Goal »
Each line of the material below that holds the word "with" needs to be copied.

Data entries »
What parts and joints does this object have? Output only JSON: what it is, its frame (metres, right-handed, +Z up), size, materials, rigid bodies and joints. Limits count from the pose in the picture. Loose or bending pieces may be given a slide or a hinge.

==

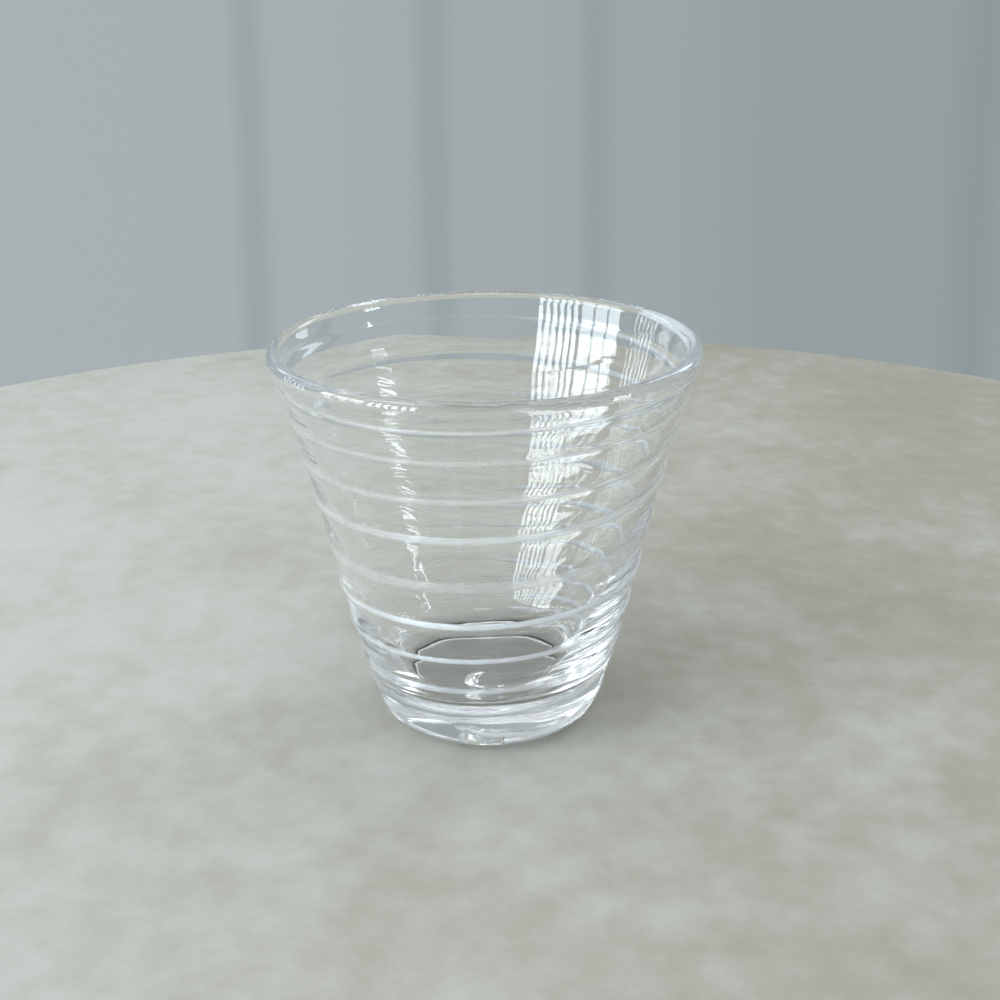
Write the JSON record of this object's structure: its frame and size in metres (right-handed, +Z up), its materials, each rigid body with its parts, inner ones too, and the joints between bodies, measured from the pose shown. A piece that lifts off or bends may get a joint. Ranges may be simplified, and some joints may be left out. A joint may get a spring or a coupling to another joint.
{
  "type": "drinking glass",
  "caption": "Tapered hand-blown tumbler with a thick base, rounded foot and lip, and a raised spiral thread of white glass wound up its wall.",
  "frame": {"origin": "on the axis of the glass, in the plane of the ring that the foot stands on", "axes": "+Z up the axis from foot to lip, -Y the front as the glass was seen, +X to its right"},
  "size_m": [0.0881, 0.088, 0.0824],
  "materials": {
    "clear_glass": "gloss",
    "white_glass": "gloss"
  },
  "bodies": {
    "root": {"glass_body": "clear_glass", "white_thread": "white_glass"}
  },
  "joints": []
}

Task result »
Write the JSON record of this object's structure: its frame and size in metres (right-handed, +Z up), its materials, each rigid body with its parts, inner ones too, and the joints between bodies, measured from the pose shown. A piece that lifts off or bends may get a joint. Ranges may be simplified, and some joints may be left out. A joint may get a spring or a coupling to another joint.
  "caption": "Tapered hand-blown tumbler with a thick base, rounded foot and lip, and a raised spiral thread of white glass wound up its wall.",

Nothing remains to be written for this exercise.